Yolo County High Point Trip Report

Little Blue Peak

Date: February 6, 2002
Author: "Hang Dog Ted"

This route description assumes you are coming from the town of Lower Lake, California and are at the junction of Morgan Valley Road and Rieff Roads.

At 0.7 mile from the Rieff Road turnoff you will see a wooden, hand-painted sign on your right that says "Road Closed Deep Mud Ahead." This sign is permanently fixed. The sign should be ignored unless there has been recent heavy rain. Assess road condition, as you feel necessary. At 1.9 miles you will encounter a house on your right and "No Trespassing" signs posted on both sides of the road. The sign on the northern side of the road can mistakenly give the impression that the main county road you are on is private. Be not discouraged, faithful highpointer. Evidently this is an intentional and misleading trick by the house owner.

At 2.1 miles you arrive at the trailhead. There are metal posts and cable on north side of road as a reference point. The obvious jeep trail gradually turns into a foot trail. Follow the foot trail until you reach a point where a very large tree trunk lies across the trail. For further recognition of this balding tree trunk, there has been some erosion under this trunk due to water flow from a small, seasonal creek. This is also where the trail begins to head down into Davis Creek. About a hundred feet past this point you should see a steep, open slope on your left. Hike up this slope and head directly between the two large rock outcroppings (Twin Sisters on the topo). From the point between the Twin Sisters it is an easy, short, northwesterly bushwhack (parallel a dry creek bed) to a small meadow. This meadow is roughly 1/4 mile from the private, maintained road that is near the house. The meadow turns into an obvious deer trail that heads in a northwest direction. This deer trail will eventually lead you to an abandoned jeep track. Keep following the jeep track in a roughly northwest direction. The track will soon fade into bush. Follow game trail through this bush and you will very soon meet the road, very near the private house. Be aware that there may be dogs at the residence. On a previous attempt we heard dogs barking from the house.
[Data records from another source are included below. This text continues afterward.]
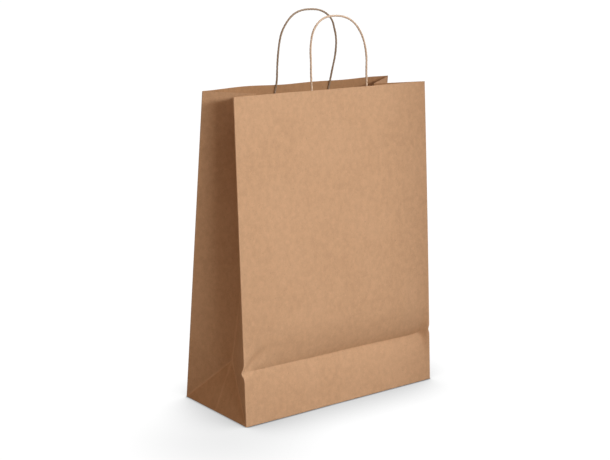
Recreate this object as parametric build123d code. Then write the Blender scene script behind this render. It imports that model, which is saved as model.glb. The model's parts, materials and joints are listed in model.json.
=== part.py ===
from build123d import *
import os
from math import acos, asin, cos, degrees, radians, sin

# A paper carrier bag standing open on its block bottom. Millimetres, +Z up, the front looks along -Y.
# The origin is on the floor, under the middle of the bottom. The body of the bag is one folded sheet, so
# each flat piece between two fold lines is a solid of its own, held a little back from its fold lines.

# Driving dimensions
bag_width = 320.0
bag_depth = 140.0
wall_height = 420.0
mouth_depth = 70.0           # front to back between the top edges, as the open bag stands
crease_height = bag_depth / 2
paper = 0.16
fold_gap = 0.4

# Bottom flaps
flap_pitch = 0.2             # from one glued layer to the next
flap_overlap = 30.0
base_height = 3 * flap_pitch

# Handles, the same at the front and the rear
cord_radius = 1.5
handle_span = 90.0
handle_offset = 6.0
loop_height = 95.0           # from the wall's top edge to the middle of the cord at the crown
bend_height = 2.0            # the cord bends this far above the top edge
bend_gap = 0.3

# Patches that hold the cords inside the walls
patch_width = 150.0
patch_height = 45.0
patch_drop = 16.0            # from the wall's top edge to the patch's top edge
patch_paper = 0.2
patch_slack = 0.05
cord_tail = 38.0             # length of cord between the patch's two layers

# Glued lap of the side seam
lap_width = 16.0

# Worked out from the driving dimensions
half_width = bag_width / 2
half_depth = bag_depth / 2
wall_lean = degrees(asin((half_depth - mouth_depth / 2) / wall_height))
gusset_fold = degrees(acos(mouth_depth / 2 / (half_depth * cos(radians(wall_lean)))))
gusset_inset = 0.5           # from a wall's outer face to the line its gusset folds on
triangle_lean = 21.0
cord_depth = paper + patch_paper + cord_radius + patch_slack / 2
bend_level = wall_height + bend_height
cord_places = [handle_offset - handle_span / 2, handle_offset + handle_span / 2]

INTO_FRONT = Vector(0, 1, 0)
UP = Vector(0, 0, 1)


def paper_facet(corners, inward):
    """A flat piece of the sheet with its outer face on these corners, held back from its edges."""
    edge = corners[1] - corners[0]
    normal = edge.cross(corners[2] - corners[0])
    if normal.dot(inward) < 0:
        normal = normal * -1
    plane = Plane(origin=corners[0], x_dir=edge, z_dir=normal)
    outline = make_face(Polyline(*[plane.to_local_coords(corner) for corner in corners], close=True))
    outline = offset(outline, amount=-fold_gap, kind=Kind.INTERSECTION)
    return plane * extrude(outline, paper, dir=(0, 0, 1))


# Walls are drawn upright with the outer face on Y = 0 and the inside of the bag at +Y, and then leaned.

def lean_wall(shape):
    return Pos(0, -half_depth, base_height) * Rot(-wall_lean, 0, 0) * shape


def plate(width, thickness, low, high, centre=0.0, front=0.0):
    """An upright rectangle of sheet from one height to another."""
    middle = Pos(centre, front + thickness / 2, (low + high) / 2)
    return middle * Box(width, thickness, high - low)


def patch_backing():
    high = wall_height - patch_drop
    return plate(patch_width, patch_paper, high - patch_height, high, handle_offset, paper)


def patch_cover():
    """The patch's inner layer, embossed over both cord tails."""
    backing_face = paper + patch_paper
    layer = Pos(handle_offset, backing_face + patch_paper / 2) * Rectangle(patch_width, patch_paper)
    for place in cord_places:
        layer += Pos(place, cord_depth) * Circle(cord_radius + patch_slack + patch_paper)
    for place in cord_places:
        layer -= Pos(place, cord_depth) * Circle(cord_radius + patch_slack)
    layer -= Pos(handle_offset, backing_face - patch_height / 2) * Rectangle(patch_width, patch_height)
    high = wall_height - patch_drop
    return Pos(0, 0, high - patch_height) * extrude(layer, patch_height, dir=(0, 0, 1))


def cord_ends():
    """Both lower ends of a cord, from inside the patch to just under the bend."""
    low = wall_height - patch_drop - cord_tail
    high = bend_level - cord_radius - bend_gap
    ends = [Pos(place, cord_depth, (low + high) / 2) * Cylinder(cord_radius, high - low) for place in cord_places]
    return Compound(children=ends)


def handle_loop():
    """The free arch of a cord, with a round end on the bend line at each foot."""
    crown_radius = handle_span / 2
    spring = wall_height + loop_height - crown_radius
    feet = [Vector(place, cord_depth, bend_level) for place in cord_places]
    shoulders = [Vector(place, cord_depth, spring) for place in cord_places]
    crown = Vector(handle_offset, cord_depth, spring + crown_radius)
    line = Wire([
        Edge.make_line(feet[0], shoulders[0]),
        Edge.make_three_point_arc(shoulders[0], crown, shoulders[1]),
        Edge.make_line(shoulders[1], feet[1]),
    ])
    loop = sweep(Plane(origin=feet[0], z_dir=UP) * Circle(cord_radius), path=line)
    for foot in feet:
        loop += Pos(foot) * Sphere(cord_radius)
    return loop


def wall_pieces():
    """What the front and the rear wall have in common, leaned as the front wall."""
    pieces = {
        "patch_backing": patch_backing(),
        "patch_cover": patch_cover(),
        "handle_cord_ends": cord_ends(),
        "handle_loop": handle_loop(),
    }
    return {name: lean_wall(shape) for name, shape in pieces.items()}


def gusset_pieces():
    """The left gusset's front half and its base triangle. The other three halves are mirror images."""
    lean = radians(wall_lean)
    fold = radians(gusset_fold)
    hinge_foot = Vector(-half_width, -half_depth + gusset_inset, base_height)
    up_wall = Vector(0, sin(lean), cos(lean))
    along_wing = Vector(sin(fold), cos(fold) * cos(lean), -cos(fold) * sin(lean))
    wing_top = hinge_foot + up_wall * wall_height
    centre_top = wing_top + along_wing * ((half_depth - gusset_inset - wall_height * sin(lean)) / along_wing.Y)
    base_middle = Vector(-half_width, 0, base_height)
    tilt = radians(triangle_lean)
    triangle_tip = base_middle + Vector(sin(tilt), 0, cos(tilt)) * crease_height
    rear_foot = Vector(-half_width, half_depth - gusset_inset, base_height)
    inside = Vector(1, -0.5, 0)
    return {
        "front_wing": paper_facet([hinge_foot, wing_top, centre_top], inside),
        "front_fold": paper_facet([hinge_foot, centre_top, triangle_tip], inside),
        "base_triangle": paper_facet([hinge_foot, triangle_tip, rear_foot], Vector(1, 0, 0)),
    }


def end_flap(level, reach):
    """A bottom flap folded in from the front edge, with its corners cut on 45 degree lines."""
    corners = [
        Vector(-half_width, -half_depth, level),
        Vector(half_width, -half_depth, level),
        Vector(half_width - reach, reach - half_depth, level),
        Vector(reach - half_width, reach - half_depth, level),
    ]
    return paper_facet(corners, UP)


def side_flap(level):
    """A bottom flap folded in from the left edge, a triangle with its tip on the middle line."""
    corners = [
        Vector(-half_width, -half_depth, level),
        Vector(-half_width, half_depth, level),
        Vector(half_depth - half_width, 0, level),
    ]
    return paper_facet(corners, UP)


def build_nodes():
    nodes = {}

    flap_reach = half_depth + flap_overlap / 2
    nodes["bottom_front_flap"] = end_flap(0, flap_reach)
    nodes["bottom_back_flap"] = mirror(end_flap(flap_pitch, flap_reach), about=Plane.XZ)
    nodes["bottom_left_flap"] = side_flap(2 * flap_pitch)
    nodes["bottom_right_flap"] = mirror(side_flap(2 * flap_pitch), about=Plane.YZ)

    nodes["front_lower_strip"] = lean_wall(plate(bag_width, paper, fold_gap, crease_height - fold_gap))
    nodes["front_panel"] = lean_wall(plate(bag_width, paper, crease_height + fold_gap, wall_height))
    back_panel = lean_wall(plate(bag_width, paper, fold_gap, wall_height))
    nodes["back_panel"] = mirror(back_panel, about=Plane.XZ)
    lap_middle = lap_width / 2 + fold_gap - half_width
    lap = lean_wall(plate(lap_width, paper, fold_gap, wall_height, lap_middle, paper))
    nodes["side_seam_lap"] = mirror(lap, about=Plane.XZ)

    for name, shape in wall_pieces().items():
        nodes["front_" + name] = shape
        nodes["rear_" + name] = mirror(shape, about=Plane.XZ)

    left = gusset_pieces()
    for name in ("wing", "fold"):
        left["back_" + name] = mirror(left["front_" + name], about=Plane.XZ)
    for name, shape in left.items():
        nodes["left_gusset_" + name] = shape
        nodes["right_gusset_" + name] = mirror(shape, about=Plane.YZ)
    return nodes


os.makedirs("parts", exist_ok=True)
for node_name, node_shape in build_nodes().items():
    export_step(node_shape, "parts/" + node_name + ".step")
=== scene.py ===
import json
import math

import bmesh
import bpy
import numpy as np
from mathutils import Matrix, Vector


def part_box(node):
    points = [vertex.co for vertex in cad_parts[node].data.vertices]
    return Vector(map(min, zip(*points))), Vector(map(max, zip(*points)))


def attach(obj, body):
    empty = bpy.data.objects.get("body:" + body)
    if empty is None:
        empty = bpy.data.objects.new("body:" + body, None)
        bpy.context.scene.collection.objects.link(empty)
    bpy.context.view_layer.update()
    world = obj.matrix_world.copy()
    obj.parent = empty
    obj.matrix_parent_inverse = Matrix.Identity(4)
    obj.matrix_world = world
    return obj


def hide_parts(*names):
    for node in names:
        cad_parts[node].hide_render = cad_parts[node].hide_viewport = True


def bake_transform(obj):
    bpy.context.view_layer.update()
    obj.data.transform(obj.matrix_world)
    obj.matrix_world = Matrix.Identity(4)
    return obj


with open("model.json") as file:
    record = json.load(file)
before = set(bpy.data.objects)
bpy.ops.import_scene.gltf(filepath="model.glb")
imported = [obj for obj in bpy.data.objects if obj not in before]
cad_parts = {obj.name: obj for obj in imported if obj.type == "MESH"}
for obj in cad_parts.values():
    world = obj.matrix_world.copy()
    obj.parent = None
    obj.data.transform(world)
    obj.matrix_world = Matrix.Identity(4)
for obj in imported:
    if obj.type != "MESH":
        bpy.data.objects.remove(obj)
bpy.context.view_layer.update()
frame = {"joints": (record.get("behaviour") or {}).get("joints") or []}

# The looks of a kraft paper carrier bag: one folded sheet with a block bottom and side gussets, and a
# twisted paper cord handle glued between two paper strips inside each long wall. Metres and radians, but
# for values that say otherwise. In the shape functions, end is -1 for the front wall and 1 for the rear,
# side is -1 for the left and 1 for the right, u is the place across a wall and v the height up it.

MM = 0.001
TINY = 1e-6


# ---------------------------------------------------------------- places and sizes, from the frame

JOINTS = {joint["name"]: joint for joint in frame["joints"]}
FRONT_HINGE = Vector(JOINTS["front_wall_lean"]["pos_m"])
WALL_UP = -Vector(JOINTS["left_front_wing_turn"]["axis"]).normalized()
FOLD_LINE = Vector(JOINTS["left_front_fold_turn"]["axis"]).normalized()
HALF_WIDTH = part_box("front_panel")[1].x
HALF_DEPTH = -FRONT_HINGE.y
BASE = FRONT_HINGE.z


def up_wall(level):
    """A level above the floor as a height up the leaning wall."""
    return (level - BASE) / WALL_UP.z


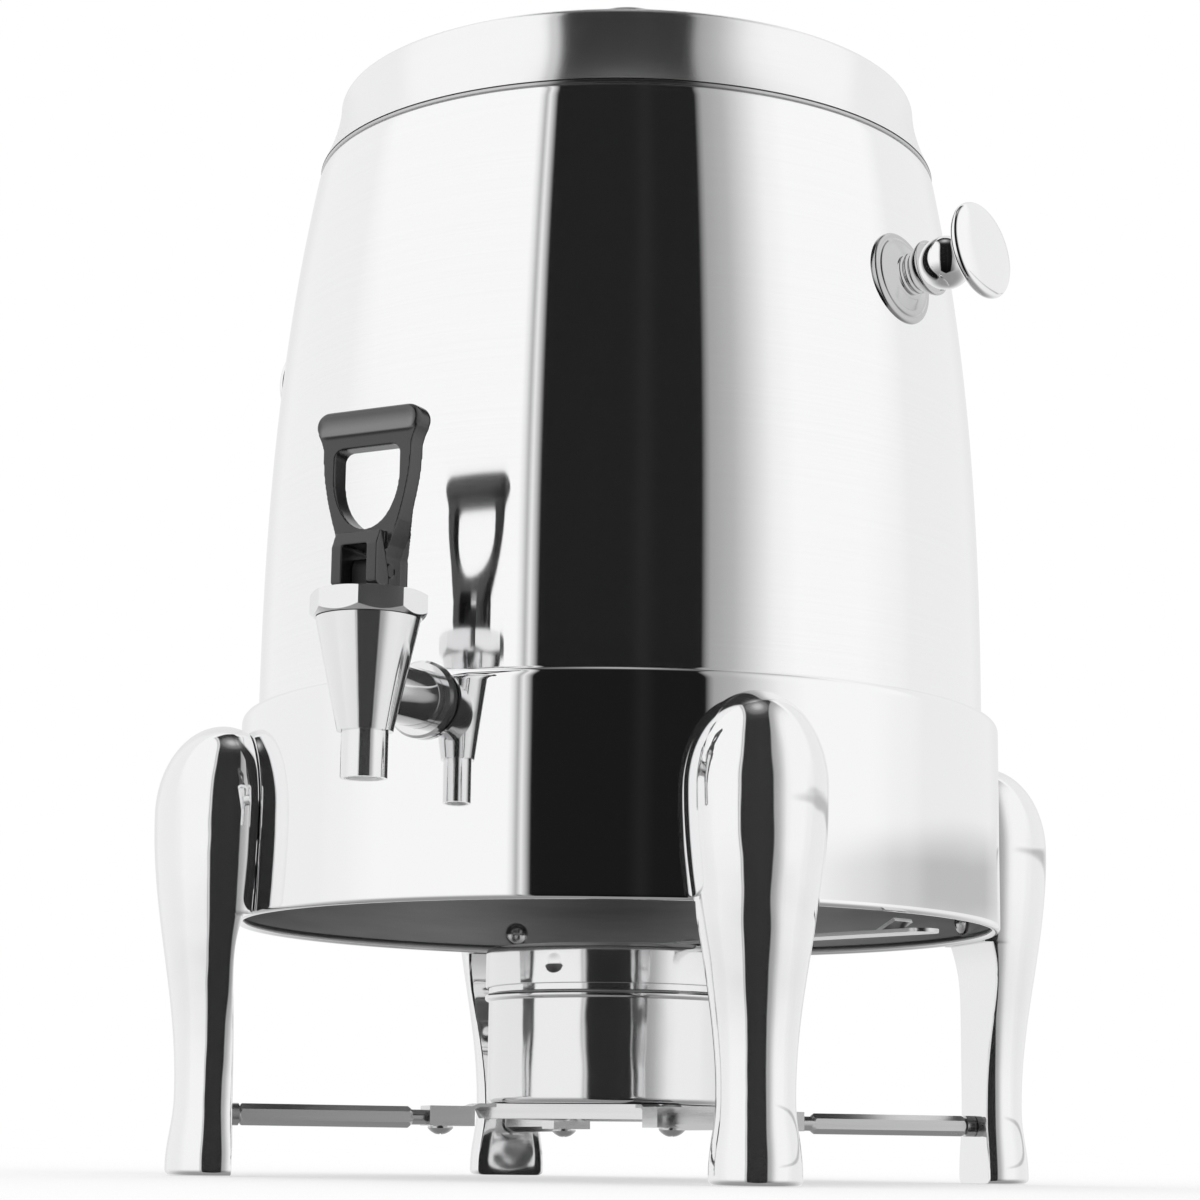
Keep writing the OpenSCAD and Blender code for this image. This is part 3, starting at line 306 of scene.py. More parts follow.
# %% [markdown]
# The metals. Brushed sheet blurs reflections across the brushing, so it is anisotropic around the axis. Polished
# sheet is a sharp mirror. All are neutral steel, a little darker where the sheet was left as it was drawn.

# %% Metal materials
def brushed_metal(name, tone, roughness, contrast, lines=2200, spread=0.05, stretch=1.0, metallic=1.0):
    made, tree, shader = new_material(name)
    rings = node_of(tree, "ShaderNodeGroup", {"Lines Per Metre": lines, "Contrast": contrast, "Roughness": roughness,
                                              "Roughness Spread": spread}, node_tree=brushed_rings)
    tangent = node_of(tree, "ShaderNodeTangent", direction_type="RADIAL", axis="Z")
    feed(tree, shader, {
        "Metallic": metallic, "Anisotropic": stretch, "Anisotropic Rotation": 0.25, "Tangent": tangent.outputs[0],
        "Base Color": colour_mix(tree, "MULTIPLY", 1, (tone, tone, tone * 1.005, 1), rings.outputs["Tone"]),
        "Roughness": rings.outputs["Roughness"]})
    return made

def polished_metal(name, tone, roughness=0.03, waves=30, depth=0.1, smudge=0.02, metallic=1.0, turn=0.0):
    made, tree, shader = new_material(name)
    waver = node_of(tree, "ShaderNodeGroup", {"Waves Per Metre": waves, "Depth": depth, "Roughness": roughness,
                                              "Smudge": smudge}, node_tree=polish_waver)
    # Pieces that stand out from the body are nearer to the walls, so they show the gap a few degrees further round.
    shift = node_of(tree, "ShaderNodeVectorRotate", {"Vector": waver.outputs["Normal"], "Angle": math.radians(turn)},
                    rotation_type="Z_AXIS")
    feed(tree, shader, {"Metallic": metallic, "Base Color": (tone, tone, tone * 1.005, 1),
                        "Normal": shift.outputs[0], "Roughness": waver.outputs["Roughness"]})
    return made

shell_steel = brushed_metal("brushed_shell_steel", 0.93, 0.065, 0.06, spread=0.02, metallic=0.995)
lid_steel = brushed_metal("satin_lid_steel", 0.92, 0.19, 0.06, spread=0.03, stretch=0.9, metallic=0.975)
dull_steel = brushed_metal("dull_drawn_steel", 0.44, 0.42, 0.9, lines=60, spread=0.2, stretch=0.3)
tank_steel = brushed_metal("drawn_tank_steel", 0.62, 0.28, 0.3, lines=400)
bar_steel = brushed_metal("satin_bar_steel", 0.74, 0.24, 0.2, lines=900, stretch=0.0)
skirt_steel = polished_metal("mirror_skirt_steel", 0.92, 0.025, waves=14, depth=0.25)
cup_steel = polished_metal("mirror_cup_steel", 0.84, 0.08, waves=30, depth=0.6, metallic=0.97)
LEG_TURN = {"front_right": 0.0, "rear_right": 3.0, "rear_left": -8.0, "front_left": -8.0}
leg_chrome = {place: polished_metal("leg_chrome_" + place, 0.90, 0.03, waves=34, metallic=0.97, turn=turn,
                                    depth=0.9 if "front" in place else 0.25)
              for place, turn in LEG_TURN.items()}
knob_chrome = polished_metal("knob_chrome", 0.92, 0.05, waves=60, depth=0.05, turn=3.0)
rosette_steel = polished_metal("rosette_steel", 0.58, 0.12, waves=60, depth=0.05)
collar_steel = polished_metal("collar_steel", 0.58, 0.07, waves=60, depth=0.05, turn=8.0)
tap_chrome = polished_metal("tap_chrome", 0.84, 0.07, waves=60, depth=0.06, metallic=0.95, turn=-3.0)
pin_steel = polished_metal("blackened_pin_steel", 0.10, 0.25, waves=200, depth=0.05)
screw_steel = polished_metal("screw_steel", 0.62, 0.18, waves=200, depth=0.05, smudge=0.1)
print("metals:", len(bpy.data.materials) - 1)

# %% [markdown]
# The spout is left as it came from the mould inside: pale and rough.

# %% Rough bore
BORE_R, BORE_TOP = 6.2, 139.0

def rough_bore(material, axis_y, radius, top):
    """Makes the metal pale and rough within radius of the tap's axis, below top. All three are in metres."""
    tree, shader = material.node_tree, material.node_tree.nodes["Principled BSDF"]
    x, y, z = coordinates(tree)
    y = math_node(tree, "SUBTRACT", y, axis_y)
    away = math_node(tree, "SQRT", math_node(tree, "ADD", math_node(tree, "MULTIPLY", x, x),
                                             math_node(tree, "MULTIPLY", y, y)))
    inside = math_node(tree, "MULTIPLY", math_node(tree, "LESS_THAN", away, radius),
                       math_node(tree, "LESS_THAN", z, top))
    smooth = shader.inputs["Roughness"].links[0].from_socket
    metal = shader.inputs["Metallic"].default_value
    feed(tree, shader, {
        "Roughness": math_node(tree, "MAXIMUM", smooth, math_node(tree, "MULTIPLY", inside, 0.7)),
        "Metallic": math_node(tree, "SUBTRACT", metal, math_node(tree, "MULTIPLY", inside, metal - 0.1))})

rough_bore(tap_chrome, TAP_Y * MM, BORE_R * MM, BORE_TOP * MM)
print("bore roughened")

# %% [markdown]
# The handle is a dark moulded plastic with half a gloss. A very fine grain from the mould breaks the highlight.

# %% Plastic and rubber
def moulded(name, tone, roughness, grain, depth, gloss=1.45):
    made, tree, shader = new_material(name)
    place = tree.nodes.new("ShaderNodeTexCoord").outputs["Object"]
    noise = noise_node(tree, {"Vector": place, "Scale": grain, "Detail": 3})
    bump = node_of(tree, "ShaderNodeBump", {"Distance": 0.0002, "Strength": depth, "Height": noise})
    feed(tree, shader, {"Base Color": (tone, tone, tone * 1.03, 1), "IOR": gloss, "Normal": bump.outputs[0],
                        "Roughness": math_node(tree, "ADD", roughness, math_node(tree, "MULTIPLY", noise, 0.1))})
    return made

handle_plastic = moulded("handle_plastic", 0.010, 0.20, 1800, 0.08, gloss=1.75)
valve_plastic = moulded("valve_plastic", 0.022, 0.42, 1500, 0.2)
seal_rubber = moulded("seal_rubber", 0.015, 0.6, 900, 0.3)
print("plastics made")

# %% [markdown]
# Spun metal is a profile turned about an axis. The lathe below takes the profile as points of radius and height in
# millimetres, and turns it with enough steps to keep a mirror smooth. Corners are given with a radius, and a small
# helper rounds them, so every edge catches a line of light.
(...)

Follow the private road towards Little Blue Peak. There are 3 white, faded signs on the right side of this portion of the road as a reference point. Follow this road for about 10 - 15 minutes and you come to an old gate. On the other side of this gate is the 3 foot-deep ravine that Edward Earl refers to in his trip report of October 6, 2001. This gate is evidently a property boundary. The road then turns into an open pasture area. Keep to following the north side of the pasture area (the lay of the land here is fairly obvious) and you will come to another jeep track. Follow this jeep track uphill all the way to within a few hundred feet of Butte Rock. The jeep track then makes a very sharp turn to the right at Butte Rock. Very shortly you will come to a junction where the track goes steeply down hill to the west and another track goes uphill towards Little Blue Peak. There was a white sign on the uphill track that was visible from this junction as of February 2002. Take this uphill track and from above you can see the saddle and the road going uphill to the summit of Little Blue Peak. As you hike up the obvious road from the saddle you will encounter one last intersection (3 way). It is a very short trail to the top of Little Blue peak and it is the trail on the right at this intersection. The trail has become overgrown with brush but presents little, if any, difficulty.